With some background research, I corroborated many of the woman’s claims. Sool and Sanaag lie on top of a large reservoir of oil, known as the Nugaal block, estimated to contain over four billion barrels of oil.[2] Control of this lucrative property has led to simmering hostility between Puntland and Somaliland for years. In late 2010, triangular fighting erupted between Somaliland armed forces, militias sponsored by the Puntland administration, and independent SSC militias. By the time all sides agreed to a cease-fire, over 100 people were reported killed and over 150,000 displaced according to a United Nations report.[3] The rise of the non-aligned Khaatumo administration has goaded Puntland and Somaliland into an alliance of convenience against Khaatumo, which threatens to seize their respective sales of the oil-rich land. In June 2012, both administrations coordinated an attack on Khaatumo political leaders and security forces.[4]
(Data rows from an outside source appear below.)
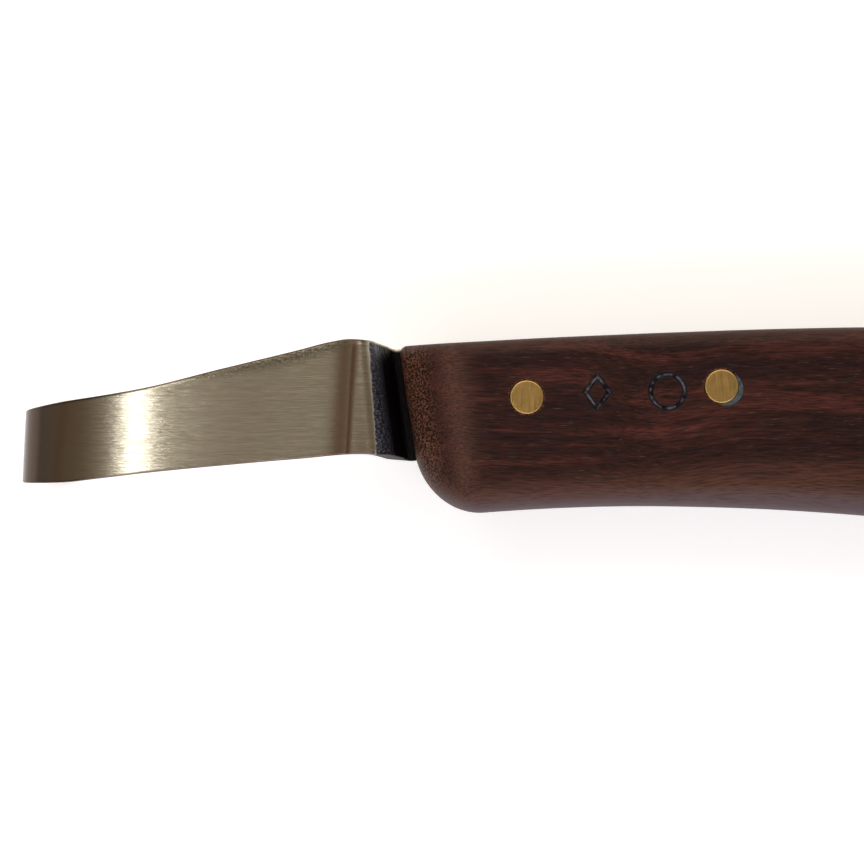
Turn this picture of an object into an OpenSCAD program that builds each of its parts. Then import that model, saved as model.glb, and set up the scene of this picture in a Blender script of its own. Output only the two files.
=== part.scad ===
// Open hook knife: a forged strip blade pinned into a slotted wooden handle.
// The knife lies on its side. +X runs from the hook to the butt of the handle,
// +Y from the cutting edge to the back, +Z up from the side that it rests on.
// The origin is on the resting side of the handle, midway between the two pins.

/* [Handle] */
// Length of the handle from its nose to its butt
handle_l = 120; // [110:1:130]
// Thickness of the handle between its two flat sides
handle_t = 19; // [18:0.5:22]
// Height of the handle's back over the axis, at its highest place
back_h = 13.05; // [12.5:0.05:14]
// Depth of the handle's belly under the axis, at its waist
waist_h = 11.9; // [11:0.1:12.5]
// How much the belly swells from the waist to the butt
butt_swell = 5; // [2:0.1:6]
// Edge radius along the back
back_edge_r = 2.4; // [1.5:0.1:3]
// Edge radius along the belly
belly_edge_r = 3.8; // [3:0.1:5]
// Radius of the lower front corner
nose_corner_r = 8.9; // [6:0.1:9.5]

/* [Blade] */
// Width of the strip at the mouth of the slot
strip_w = 15.8; // [15:0.1:16.5]
// Thickness of the strip in the slot
tang_t = 3.2; // [2.6:0.1:3.6]
// Thickness of the strip at the tip of the hook
tip_t = 1.5; // [1.2:0.1:2]
// How far the joggle lifts the strip out of the plane of the slot
joggle_rise = 8.7; // [7.5:0.1:9.5]
// Angle of the joggle's ramp
ramp_angle = 70; // [60:1:75]
// Length of the gently arched stretch between the joggle and the lead
arch_l = 26.3; // [20:0.1:30]
// Length of the lead, where the arch tightens into the hook
lead_l = 9.3; // [7:0.1:12]
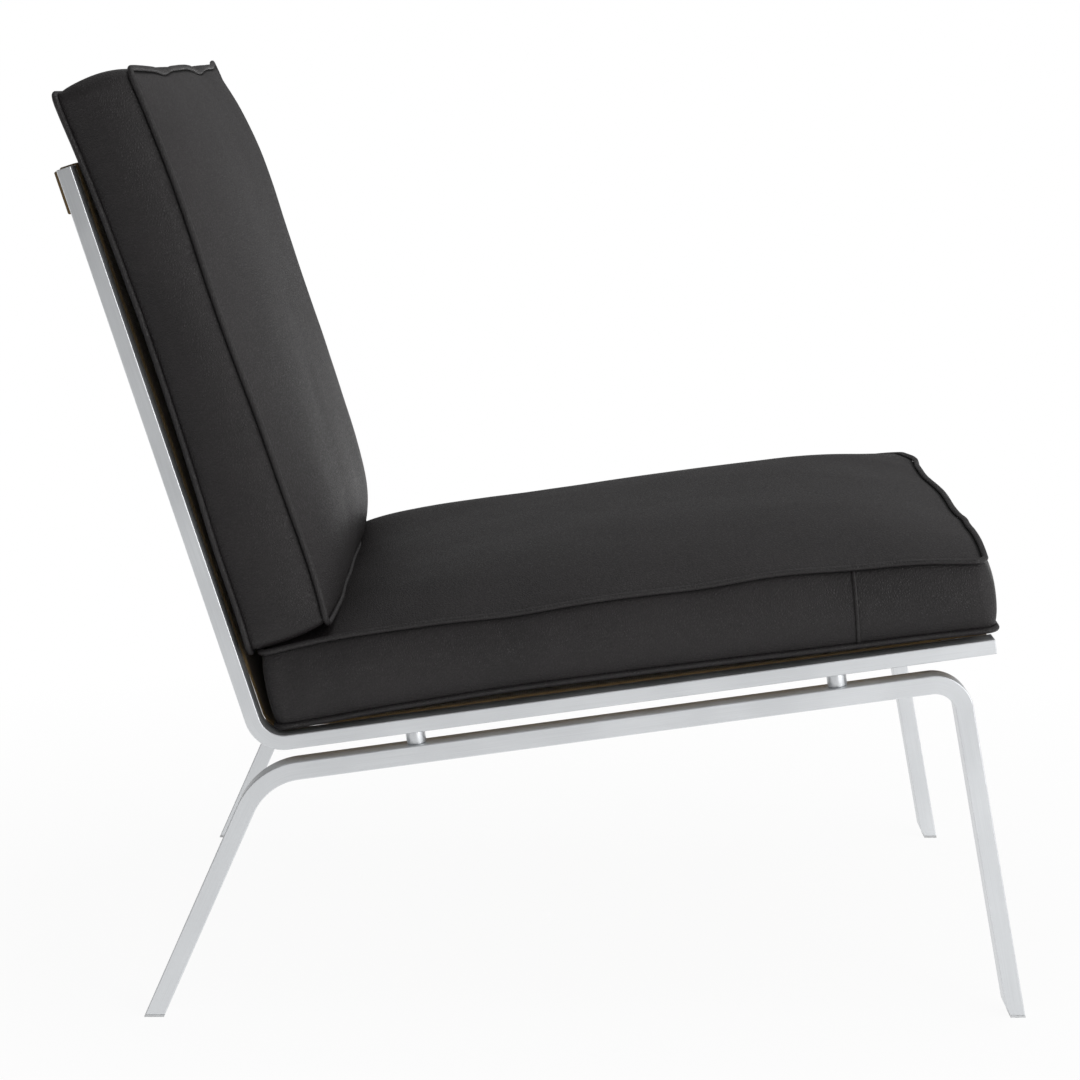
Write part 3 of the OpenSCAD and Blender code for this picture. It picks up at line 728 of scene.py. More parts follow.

She also correctly assessed that fighting coincided with elections in the SSC territory. The Khaatumo-controlled town of Hudun, which is in Sool and on top of the Nugaal oil block, became the target of a series of offensives launched by Somaliland starting in November 2012. This is the same town where she said little Hamiya was killed. Somaliland sold the land underneath Hudun to the oil company Genel Energy the previous October. Initially, President Silanyo’s administration ordered attacks on the town, leaving six dead, because “local gangs” hampered its officials from distributing ballots for local elections.[5] In a press statement, a Somaliland general claimed that the army repulsed Khaatumo militias aimed at intimidating voters.[6] More likely, Somaliland used the elections as a pretext for asserting martial law over the town. Somaliland attacked the town over nine times in the span of three months, but still has not captured it.[7]

Video of the Atlantic Council meeting was uploaded on YouTube. It garnered over 29,000 views and a slew of hateful comments. Both sides of the debate turned the YouTube commentary into a virtual bloodbath. For example, one user wrote of the president: “You dirty lier you will not take our land from us you filthy isaq slave. we will go to war and drag your bodies on the streets of somalia.” The Isaq clan is the numerically largest one in Somaliland and its members hold majorities in the electorate. These YouTube users, most likely from the disenfranchised tribes in SSC, illustrated the galling fear of Isaq domination. From the opposite side, someone wrote, “All those Faqash haters and that fucking stupid khaatumo bitch Siilaanyo kicked your ass and he will do it again.” The word “Faqash” was first used as a term denoting regime collaborators and loyalists. It carries an ethnic meaning as well. Somalia’s former dictator, Siyaad Barre, coopted the support of minority clans in the 1980s to suppress the Isaq clans from rebelling. “Faqash” replicated the sound made by Barre’s troops walking through mud.[8] In today’s context, the term refers derisively to proponents of reunification.

This ethnically charged language provides cause for concern; escalating competition for the Nugaal oil block could lead to outright ethnic cleansing. No foreign government has diplomatically recognized Somaliland, leaving it hard pressed for economic and security support. Its diplomatic isolation drastically increases the value of land such as the Nugaal block and also reduces the costs of abusing ethnic minorities. In spite of its flaws and also because of them, the United States should recognize Somaliland. With recognition, the U.S. could potentially put an end to the conflict in SSC and utilize Somaliland’s strong track record in combating regional terrorism and piracy. The U.S. could benefit from these security policies and assist them by training the Somaliland army in counterterrorism, coordinating anti-piracy measures, and using the country’s ports. Recognition would also strengthen the state’s efforts at stamping out financial crime and arms trafficking. Lastly, the U.S. might hope that recognition will clear roadblocks in Somaliland’s path toward vibrant democracy; in 2010, outside observers deemed Somaliland elections free and fair.[9] With a mutually beneficial act of diplomacy, the United States could bring justice to little Hamiya and ratchet up pressure on Somali terrorist groups like al-Shabaab.